Friday, January 05, 2007

Recurring Dream and a Sliver Under my Skin!

I have a recurring dream where I am pregnant but I'm not just pregnant, I'm pregnant out of wed-lock. In fact I'm not even in a relationship. Instead of joy I find myself in despair, seeing all of my freedom and dreams going down the tube because I'll be stuck with a baby. This dream is so vivid sometimes that even when I'm awake it takes me a couple moments to come to. I want to have kids one day but if I have them I want to do it right. I guess now I have a sense of what some women feel like and why they would want to terminate the baby inside. In one of my dreams I actually thought about getting an abortion. Oh man my dreams can be pretty vivid at times.

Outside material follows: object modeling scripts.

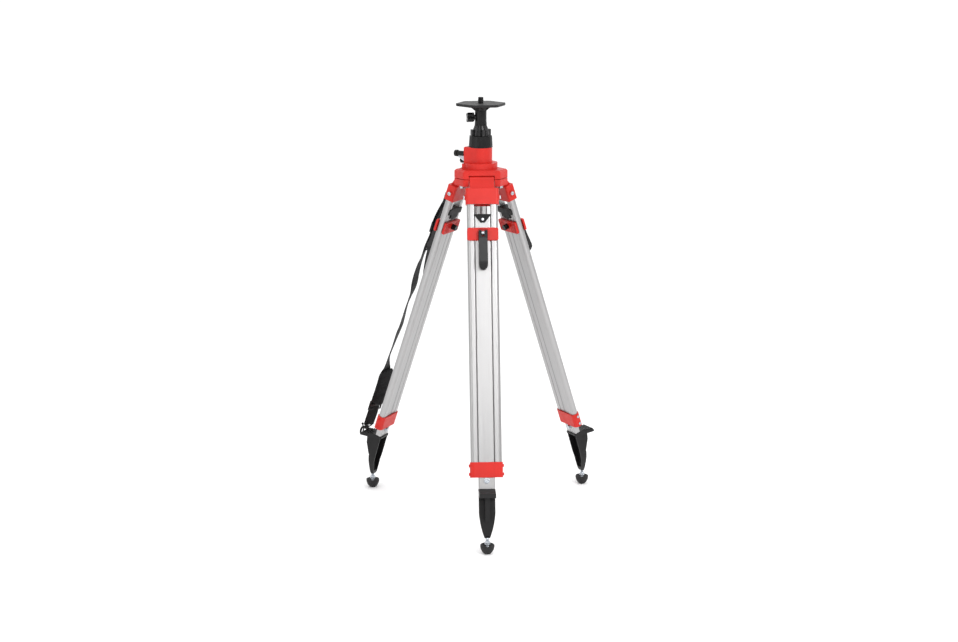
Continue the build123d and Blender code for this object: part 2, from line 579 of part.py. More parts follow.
def pad():
    """Dished rubber pad with a small flat foot."""
    outline = Polyline((0, 0), (8, 0)) + Spline((8, 0), (13.6, 6), (17.4, 13.5), (18.8, 20.5)) \
        + Polyline((18.8, 20.5), (18.6, 23.6), (16.4, 24.6), (12.5, 21.5), (6.5, 18.6), (0, 18.6),
                   (0, 0))
    body = at(PAD_R, 0, 0) * revolve(make_face(Plane.XZ * outline), Axis.Z)
    return body - cyl(4, 8, 30, PAD_R)


# ---- shoulder strap on the left leg, in its leg frame -------------------------------------------
STRAP_W, STRAP_T = 38.0, 2.4
PAD_W, PAD_T = 48.0, 9.0
STRAP_LINE = [(40, -27, -80), (50, -32, -108), (56.5, -33, -160), (57, -32, -215), (63, -32, -290),
              (60, -30, -370), (64, -27, -430), (63, -25, -510), (68, -22, -590), (64, -21, -636)]
PAD_LINE = [(64, -25, -638), (68, -37, -680), (69, -37, -720), (64, -24, -756)]
LOWER_LINE = [(64, -23, -758), (64, -20, -780), (62, -15, -812)]


def ribbon(points, width, thickness):
    """A flat band along a line of points, as straight lengths joined edge to edge."""
    inner = [Vector(p[0] - thickness / 2, 0, p[2]) for p in points]
    outer = [Vector(p[0] + thickness / 2, 0, p[2]) for p in points]
    band = profile_xz([(v.X, v.Z) for v in inner + outer[::-1]], -90, 90)
    left = [(p[1] - width / 2, p[2]) for p in points]
    right = [(p[1] + width / 2, p[2]) for p in points]
    return band & profile_yz(Polyline(*left, *right[::-1], close=True), -100, 200)


def wire(points, radius):
    """Round wire through a list of points, with a ball at each corner."""
    bent = rod(points[0], points[1], radius)
    for a, b in zip(points[1:], points[2:]):
        bent += at(*a) * Sphere(radius) + rod(a, b, radius)
    return bent


def strap_ring():
    """Rectangular loop that hangs from a lug on the bracket's outer face."""
    top, low = (28.5, -63.5), (37.0, -73.5)
    loop = wire([(top[0], -27, top[1]), (top[0], -6, top[1]), (low[0], -6, low[1]),
                 (low[0], -48, low[1]), (top[0], -48, top[1]), (top[0], -27, top[1])], 2)
    lug = block(22.9, 32.5, -34, -20, -68, -59)
    return loop + fillet(lug.edges().filter_by(Axis.Y).group_by(Axis.X)[-1], 3)


def strap_clip():
    """Loop and snap hook on the strap's lower end, just clear of the foot's tread."""
    loop = fillet(block(57, 67, -34, 5, -828, -816).edges(), 2.5)
    hook = wire([(64, -12, -822), (77, -10, -830), (80, -6, -846), (73, -2, -856)], 2.6)
    return loop + hook


# ---- write every piece ---------------------------------------------------------------------------
save("apex_plate", apex_plate())
save("clamp_plates", clamp_plates())
save("clamp_bolts", *clamp_bolts())
save("column_housing", column_housing())
save("crank_arm", *crank_arm())
save("crank_knob", crank_knob())
save("column_tube", column_tube())
save("column_caps", *column_caps())
save("lock_nut", lock_nut())
save("inner_column", inner_column())
save("head_hub", head_hub())
save("instrument_plate", instrument_plate())
save("stud", stud())
save("wing_knob", *wing_knob())

LEG_PIECES = {
    "bracket": [bracket()],
    "outer_tubes": outer_tubes(),
    "sleeve": [sleeve()],
    "outer_screws": outer_screws(),
    "inner_leg": [inner_leg()],
    "guide_plug": [guide_plug()],
    "inner_bolts": inner_bolts(),
    "jaw_outer": [jaw(1)],
    "jaw_inner": [jaw(-1)],
    "lever": lever(),
    "clamp_knob": [clamp_knob()],
    "foot": [foot()],
}
for leg, azimuth in LEG_AZIMUTH.items():
    place = to_world(leg)
    for name, pieces in LEG_PIECES.items():
        save(f"{leg}_{name}", *[place * piece for piece in pieces])
    save(f"{leg}_spike_bolt", around(azimuth) * spike_bolt())
    save(f"{leg}_pad", around(azimuth) * pad())

left = to_world("left")
save("strap_ring", left * strap_ring())
save("strap_webbing", *[left * ribbon(line, STRAP_W, STRAP_T) for line in (STRAP_LINE, LOWER_LINE)])
save("shoulder_pad", left * ribbon(PAD_LINE, PAD_W, PAD_T))
save("strap_clip", left * strap_clip())
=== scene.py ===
import bmesh
import bpy
import json
from math import cos, exp, pi, radians, sin, sqrt

from mathutils import Matrix, Vector


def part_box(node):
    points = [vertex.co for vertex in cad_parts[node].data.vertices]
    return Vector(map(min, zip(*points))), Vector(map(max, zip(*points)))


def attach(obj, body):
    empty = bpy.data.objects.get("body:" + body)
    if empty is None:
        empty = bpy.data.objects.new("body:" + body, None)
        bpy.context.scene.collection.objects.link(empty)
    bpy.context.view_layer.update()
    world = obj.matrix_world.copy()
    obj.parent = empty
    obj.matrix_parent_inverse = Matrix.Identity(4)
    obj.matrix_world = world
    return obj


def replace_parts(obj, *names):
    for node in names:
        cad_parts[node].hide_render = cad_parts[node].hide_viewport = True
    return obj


# Looks of an elevating tripod: studio, materials on the CAD pieces, threads, and the
# shoulder strap. Metres, +Z up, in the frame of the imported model.
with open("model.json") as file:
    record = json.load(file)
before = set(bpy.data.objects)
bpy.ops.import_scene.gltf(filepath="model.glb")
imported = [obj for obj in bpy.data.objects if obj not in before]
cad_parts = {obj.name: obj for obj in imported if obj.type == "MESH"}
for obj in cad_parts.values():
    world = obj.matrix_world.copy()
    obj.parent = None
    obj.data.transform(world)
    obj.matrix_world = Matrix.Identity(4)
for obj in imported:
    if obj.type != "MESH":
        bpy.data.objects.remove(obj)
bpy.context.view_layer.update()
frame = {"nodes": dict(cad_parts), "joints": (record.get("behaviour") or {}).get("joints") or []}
NODES = frame["nodes"]
JOINTS = {joint["name"]: joint for joint in frame["joints"]}
LEGS = ("front", "right", "left")
MM = 0.001


def leg_frame(leg):
    """Axes of a leg as matrix columns: outward, tangential, up along the leg; origin at the hinge."""
    tangential = Vector(JOINTS[f"{leg}_leg_fold"]["axis"])
    up = -Vector(JOINTS[f"{leg}_leg_slide"]["axis"])
    outward = tangential.cross(up)
    matrix = Matrix((outward, tangential, up)).transposed().to_4x4()
    matrix.translation = Vector(JOINTS[f"{leg}_leg_fold"]["pos_m"])
    return matrix


LEG_FRAME = {leg: leg_frame(leg) for leg in LEGS}
LEVER_PIN_X, CLAMP_LEVEL = 0.0294, -0.149      # cross pin of the lever, in the leg frame

# ---- camera ---------------------------------------------------------------------------
CAMERA_PLACE = (-0.206, -4.163, 1.549)
CAMERA_PITCH = 13.65        # degrees below the horizon
CAMERA_TURN = -2.77         # degrees, looking at the column
CAMERA_LENS = 58.77


def make_camera():
    data = bpy.data.cameras.new("camera")
    data.lens = CAMERA_LENS
    data.sensor_width = 36
    data.clip_end = 200
    camera = bpy.data.objects.new("camera", data)
    camera.location = CAMERA_PLACE
    camera.rotation_euler = (radians(90 - CAMERA_PITCH), 0, radians(CAMERA_TURN))
    bpy.context.scene.collection.objects.link(camera)
    bpy.context.scene.camera = camera


# ---- studio ---------------------------------------------------------------------------
def area_light(name, place, target, size, power):
    data = bpy.data.lights.new(name, "AREA")
    data.shape = "RECTANGLE"
    data.size, data.size_y = size
    data.energy = power
    light = bpy.data.objects.new(name, data)
    light.location = place
    light.rotation_euler = (Vector(target) - Vector(place)).to_track_quat("-Z", "Y").to_euler()
    bpy.context.scene.collection.objects.link(light)


def studio_walls(tree):
    """Brightness by direction: a bright ceiling, a white wall behind and a dim room in front."""
    split = tree.nodes.new("ShaderNodeSeparateXYZ")
    tree.links.new(tree.nodes.new("ShaderNodeTexCoord").outputs["Generated"], split.inputs[0])
    total = 0.64
    for axis, amount in (("Y", 0.42), ("Z", 0.78)):
        term = tree.nodes.new("ShaderNodeMath")
        term.operation = "MULTIPLY_ADD"
        tree.links.new(split.outputs[axis], term.inputs[0])
        term.inputs[1].default_value = amount
        if isinstance(total, float):
            term.inputs[2].default_value = total
        else:
            tree.links.new(total, term.inputs[2])
        total = term.outputs["Value"]
    bounded = tree.nodes.new("ShaderNodeClamp")
    tree.links.new(total, bounded.inputs["Value"])
    bounded.inputs["Min"].default_value = 0.16
    bounded.inputs["Max"].default_value = 1.6
    return bounded.outputs["Result"]


def make_studio():
    scene = bpy.context.scene
    scene.view_settings.view_transform = "Standard"
    scene.view_settings.look = "None"
    world = bpy.data.worlds.new("studio")
    world.use_nodes = True
    sky = world.node_tree.nodes["Background"]
    sky.inputs["Color"].default_value = (1.0, 1.0, 1.0, 1)
    world.node_tree.links.new(studio_walls(world.node_tree), sky.inputs["Strength"])
    scene.world = world
    middle = (0, 0, 0.6)
    area_light("key", (1.7, -2.6, 2.7), middle, (0.7, 0.7), 60)
    area_light("front", (0.1, -5.6, 3.1), middle, (1.8, 0.9), 38)
    area_light("side", (-2.3, -1.9, 1.7), middle, (0.7, 1.4), 12)

    bpy.ops.mesh.primitive_circle_add(vertices=96, radius=70, fill_type="NGON")
    floor = bpy.context.object
    floor.name = "floor"
    paper = Surface("paper", (0.94, 0.94, 0.94), roughness=0.9, specular=0.0)
    paper.colour(paper.mix(paper.noise(paper.place(), 3, 3), (0.935, 0.935, 0.94), (0.945, 0.945, 0.945)))
    floor.data.materials.append(paper.material)


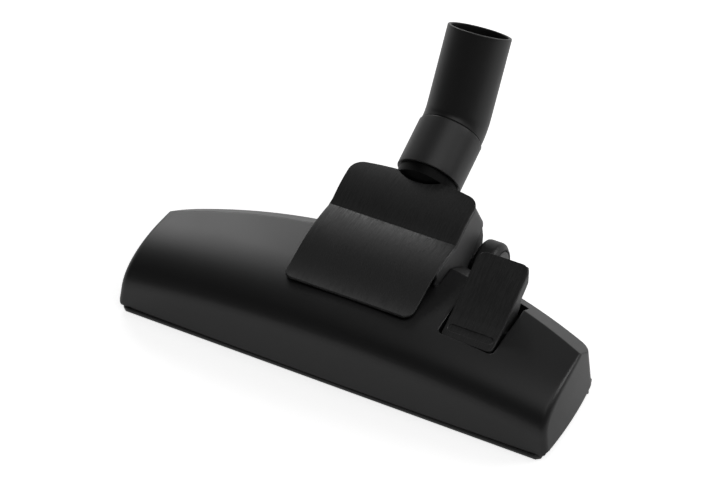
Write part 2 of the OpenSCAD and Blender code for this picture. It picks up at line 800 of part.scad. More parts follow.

Urrrrghhhh I have a co-worker at work who just gets under my skin all the time! It seems that every little error I do is a cause for a hissy fit, she has no grace or mercy towards me! It is as though I am intentionally trying to do the wrong thing all the time. I'm the type of person who tries to do the right thing and the best thing all the time. When I screw up I admit it and I try to make things right. I'm frustrated and hurt. Sometimes I wonder if God is trying to teach me a lesson about grace. Maybe in the past I have not been gracious towards others and he wants me to feel what it is like. Kinda of like a type of bad Karma. God I'm sorry, if I have been ungracious, please forgive me but I don't know how much more I can take of this women! She makes me feel inadequate all the time! Maybe this is a way of pushing me to leave???? Or maybe this is a test???? I don't know I'm confused and guilt ridden.